Just stunning :smokin:

Damn I wish I had signed up for that.....


----------



## r33 v-spec (May 24, 2002)

Yes surprisingly the rain stayed off for all the week whilst Robson was here!!! 

Nick MW, you know what you need to do....


----------



## bonzelite (May 14, 2006)

nice presentation. very tasteful. makes a big difference. red stitching is wonderful.


----------



## z3gga (Jan 30, 2005)

Congrats Virdee !! Looks stunning mate !! You not sleeping in the car are you? LOL  

Cheers,

Suhail


----------



## r33 v-spec (May 24, 2002)

z3gga said:


> Congrats Virdee !! Looks stunning mate !! You not sleeping in the car are you? LOL
> 
> Cheers,
> 
> Suhail


Not as yet!!!


----------



## Tommy Kaira (May 9, 2006)

Hey the carbon style looks great! I think I need this carbon style too.


----------



## professor matt (Nov 1, 2005)

very nice mate! makes me want to sell my leather interior so that in can get a custom one from robinson!


----------



## baboo (Jan 26, 2006)

That's an awesome looking interior!


----------



## Bean (Oct 12, 2001)

Excellent stuff  

Told you red would be fine


----------



## DCD (Jun 28, 2001)

Looking sweet!!! Love the parcel shelf too

Are you having some curtains done to match the cushion? :smokin:


----------



## murano3 (Mar 23, 2005)

Really improves the interior, i'm going to have to rob a bank or set up an internet scam ready for me doing mine.


----------



## s2gtr (Jun 30, 2001)

Really looks the part Virdee 

Shame about all that carbon though 

Makes me really jealous 

The only disappointing thing was that we could not get a photo shoot of all the cars together 

Regards,

Dave.


----------



## jlck (Feb 12, 2006)

very nice job..


----------



## hyrev (Apr 30, 2004)

WOW - what else can I say


----------



## purplepower (May 26, 2005)

That looks so good it makes me want to cry  - Absolutely awesome work!


----------



## Daniel-S (Aug 16, 2005)

What seats are those?


----------



## ChristianR (May 31, 2005)

looks very nice!


----------



## s2gtr (Jun 30, 2001)

> What seats are those?


They are standard R34-GTR seats with the Robson treatment 

Regards,

Dave.


----------



## matt j (Oct 19, 2001)

*Virdee,*

That's the best looking interior I've seen in a long time.

Love the carbon too :smokin:


----------



## PcT GTR Mad (Nov 5, 2005)

Gorgeous and very tasty.


----------



## r33 v-spec (May 24, 2002)

Thanks for the compliments guys 

DCD; behave!!! Parcel shelf is stolen from Gio's inspiration!!

MattJ; thanks. 

And yes as has been pointed out by Dave, these are stock R34 GTR seats with Robson handiwork!!!


----------



## GAL (Feb 19, 2006)

how much for the bo!!ocks of a trim


----------



## r33 v-spec (May 24, 2002)

GAL said:


> how much for the bo!!ocks of a trim


You have PM


----------



## NITO (Nov 19, 2003)

Very very nice Virdee.

Well done on organising the group buy, it's come out really well and all the cars look great.

That carbon really finishes it off.

Regards
Nito


----------



## r33 v-spec (May 24, 2002)

Thanks Nito. 

Yeh carbon compliments it really well.


----------



## 2NI (Dec 18, 2005)

Just beautiful.


----------



## hipogtr (Feb 17, 2002)

Top result, Virdee.
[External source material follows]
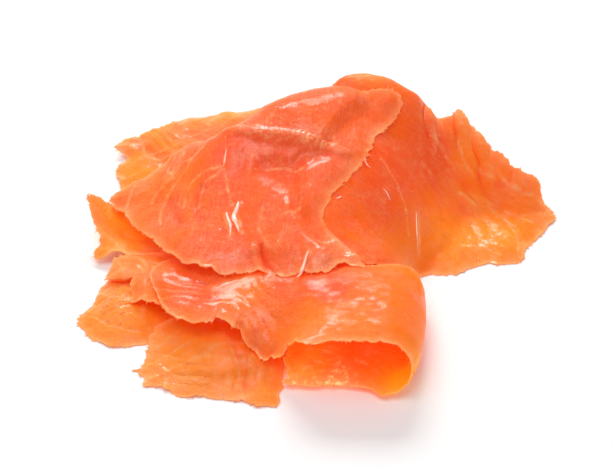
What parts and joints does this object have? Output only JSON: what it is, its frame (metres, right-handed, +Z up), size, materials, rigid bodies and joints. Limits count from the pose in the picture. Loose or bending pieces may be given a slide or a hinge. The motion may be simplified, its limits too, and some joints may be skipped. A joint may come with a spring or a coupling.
{
  "type": "smoked salmon slices",
  "caption": "Loose folded pile of thin smoked salmon slices, with a rolled fold at the front right, an upturned flap at the right and ragged, curling edges.",
  "frame": {"origin": "on the surface that the pile lies on, under the middle of the pile's box", "axes": "+X to the right and +Y to the back as seen from the rolled fold's side, +Z up"},
  "size_m": [0.1966, 0.1759, 0.05],
  "materials": {
    "salmon_flesh": "moist translucent orange fish flesh with pale fat lines",
    "salmon_flesh_red": "moist translucent red-orange fish flesh with pale fat lines",
    "salmon_flesh_pale": "moist translucent yellow-orange fish flesh, paler towards thin edges"
  },
  "bodies": {
    "root": {"lower_left_slice": "salmon_flesh_pale", "front_slice": "salmon_flesh_pale", "under_slice": "salmon_flesh", "inner_folds": "salmon_flesh", "rolled_slice": "salmon_flesh", "back_slice": "salmon_flesh_pale", "left_slice": "salmon_flesh_pale", "right_slice": "salmon_flesh", "top_slice": "salmon_flesh_red"}
  },
  "joints": []
}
Sweet choice in colours and materials. Robson definitely did another quality job!

Cya O!


----------



## r33 v-spec (May 24, 2002)

No thanks to you on all the choices!!! 

Sorry if i knicked your ideas!!! But just too hard to resist!!


----------



## hipogtr (Feb 17, 2002)

r33 v-spec said:


> No thanks to you on all the choices!!!
> 
> Sorry if i knicked your ideas!!! But just too hard to resist!!
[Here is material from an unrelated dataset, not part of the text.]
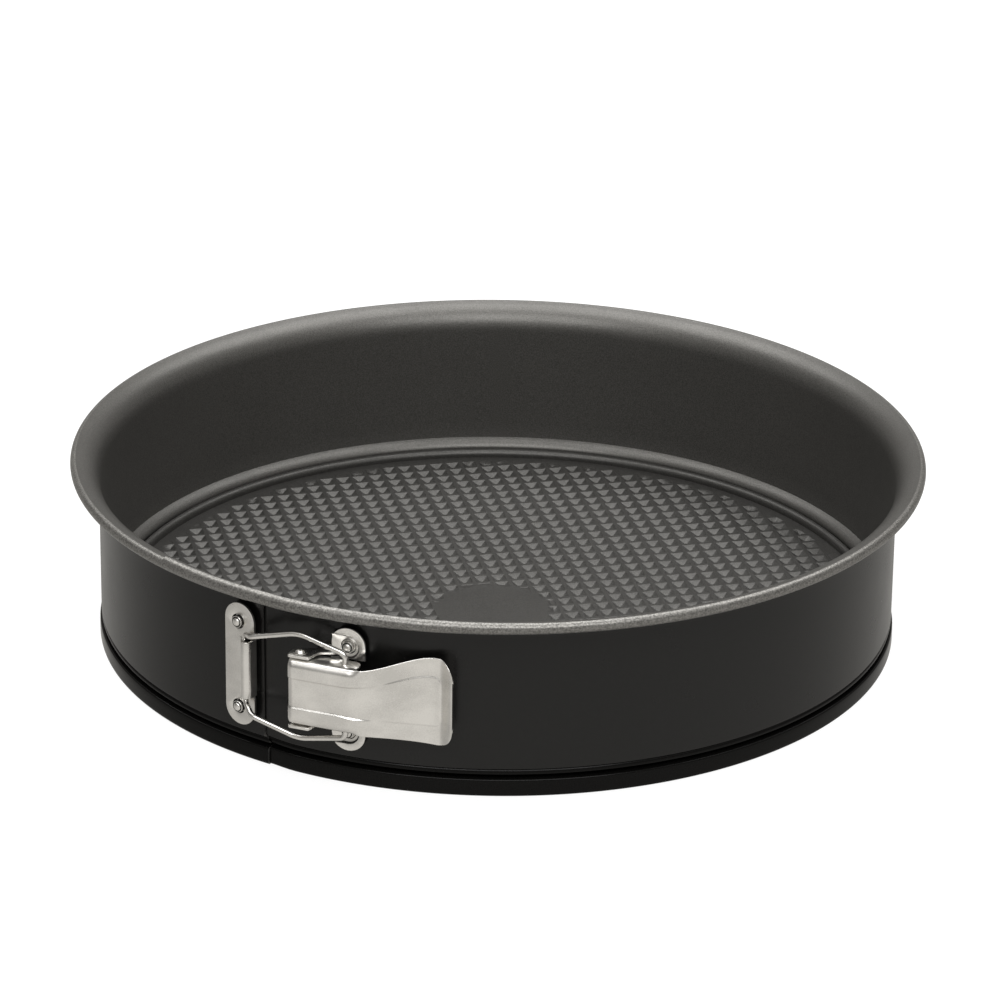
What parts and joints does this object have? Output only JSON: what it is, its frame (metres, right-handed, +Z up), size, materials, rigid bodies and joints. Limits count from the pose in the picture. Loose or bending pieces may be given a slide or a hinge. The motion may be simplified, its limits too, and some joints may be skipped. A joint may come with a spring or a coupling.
{
  "type": "springform pan",
  "caption": "Round springform baking pan: flared band with rolled rim, loose base, and an over-centre lever buckle with a wire bail.",
  "frame": {"origin": "on the pan's axis at the level of its foot, so the pan stands on z = 0", "axes": "+Z up along the pan's axis; -Y towards the buckle side, whose lever is a little to -X of it"},
  "size_m": [0.3008, 0.3008, 0.0667],
  "materials": {
    "coated_band": "dark grey non-stick coating, satin, with a fine speckle",
    "coated_base": "dark grey non-stick coating, matt",
    "stainless": "satin stamped stainless steel",
    "wire": "bright drawn stainless wire"
  },
  "bodies": {
    "base": {"base_plate": "coated_base"},
    "band_back": {"band_back": "coated_band"},
    "band_side_right": {"band_side_right": "coated_band"},
    "band_front_right": {"band_front_right": "coated_band", "hinge_plate": "stainless", "hinge_rivet_upper": "stainless", "hinge_rivet_lower": "stainless", "lever_pin": "stainless"},
    "band_side_left": {"band_side_left": "coated_band"},
    "band_front_left": {"band_front_left": "coated_band", "catch_plate": "stainless", "catch_rivet_upper": "stainless", "catch_rivet_lower": "stainless"},
    "lever": {"lever": "stainless"},
    "wire_bail": {"wire_bail": "wire"}
  },
  "joints": [
    {"name": "band_release", "type": "slide", "parent": "base", "child": "band_back", "axis": [0.6756, 0.7373, 0], "range_m": [0, 0.00315]},
    {"name": "flex_right_rear", "type": "hinge", "parent": "band_back", "child": "band_side_right", "pos_m": [0.14831, 0.02615, 0.0353], "axis": [0, 0, 1], "range_deg": [0, 1.47]},
    {"name": "flex_right_front", "type": "hinge", "parent": "band_side_right", "child": "band_front_right", "pos_m": [0.06365, -0.13649, 0.0353], "axis": [0, 0, 1], "range_deg": [0, 1.47]},
    {"name": "flex_left_rear", "type": "hinge", "parent": "band_back", "child": "band_side_left", "pos_m": [0.01313, 0.15003, 0.0353], "axis": [0, 0, -1], "range_deg": [0, 1.47]},
    {"name": "flex_left_front", "type": "hinge", "parent": "band_side_left", "child": "band_front_left", "pos_m": [-0.14152, 0.05151, 0.0353], "axis": [0, 0, -1], "range_deg": [0, 1.47]},
    {"name": "lever_swing", "type": "hinge", "parent": "band_front_right", "child": "lever", "pos_m": [-0.06426, -0.13365, 0.0353], "axis": [0, 0, -1], "range_deg": [0, 130]},
    {"name": "wire_swing", "type": "hinge", "parent": "band_front_left", "child": "wire_bail", "pos_m": [-0.08326, -0.11815, 0.0353], "axis": [0, 0, -1], "range_deg": [0, 23.66]}
  ],
  "couplings": [
    {"joint": "band_release", "follows": "lever_swing", "m_per_rad": 0.0013769},
    {"joint": "flex_right_rear", "follows": "lever_swing", "ratio": 0.0113},
    {"joint": "flex_right_front", "follows": "lever_swing", "ratio": 0.0113},
    {"joint": "flex_left_rear", "follows": "lever_swing", "ratio": 0.0113},
    {"joint": "flex_left_front", "follows": "lever_swing", "ratio": 0.0113},
    {"joint": "wire_swing", "follows": "lever_swing", "ratio": 0.18193}
  ]
}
LOL! Give yourself some credit - sweet package! 

Cya O!


----------



## r33 v-spec (May 24, 2002)

I have.......for knicking your ideas!!!


----------



## moNoKnoT (Dec 18, 2004)

Sorry to resurrect yet another thread 

This looks awesome, will have to splash out on some R34 seats at the same time when their next over 

- Kevin.


----------



## r33 v-spec (May 24, 2002)

LOL, no worries.


----------



## NickM (Oct 25, 2003)

Another great job.


----------



## mana_r32 (Jun 24, 2006)

looks great man , the rear seat look really nice !


----------



## RSVFOUR (May 1, 2006)

I am interested in just gtting the rear bench seat done in a stagea. ( fronts are already recaros and doors have been done but I may consider the doors as well )
Is this possible and cost ?


----------



## MickM (Dec 18, 2006)

Looks absoloutly stunning, will have a car like this one day!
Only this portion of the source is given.